UNESCO has always been critical of facilities for interpretation and explanation – and so have I. At least I had the advantage, in my childhood in Salisbury, of spending many hours at the Stones and in the Salisbury and South Wiltshire Museum, which has the best Stonehenge collection in the country.

Under its new Chairman and Director the Salisbury Museum is planning a new ‘Stonehenge Experience’. Given the circumstances we now face, I believe this would provide a golden opportunity for her Department and English Heritage to join forces with the Museum (which the Minister visited with me in September) to create a world-class exhibition and learning experience, that could be in service within two years, well ahead of possible delivery at Stonehenge and only a stones-throw away. It would also represent good value for money, at about £1.5m.

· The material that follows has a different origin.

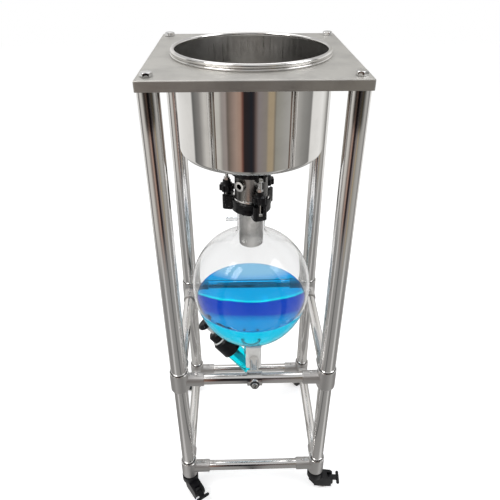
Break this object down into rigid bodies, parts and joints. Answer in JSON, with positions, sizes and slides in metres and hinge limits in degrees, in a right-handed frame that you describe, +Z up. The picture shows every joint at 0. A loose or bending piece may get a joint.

Already thousands of visitors combine Stonehenge with the English Heritage site at Old Sarum and with Salisbury Cathedral. In 2008 our Cathedral celebrates its 750th anniversary and there will be new reasons for visitors to combine these sites – and also visit local National Trust properties including Mompesson House. There is also early discussion about the nomination of our incomparable Salisbury Cathedral Close as a future World Heritage Site.

Now is the time for us all to work together to ensure that Stonehenge becomes more than a tourist destination – it becomes a wonderful experience for all those who marvel at mankind’s ancient footprint on our land and yearn to understand more of our humanity.

Christmas is upon us now. All of us – even, dare I say it, English Heritage and the National Trust - should find a large bunch of mistletoe and pledge undying friendship in the interests of Stonehenge.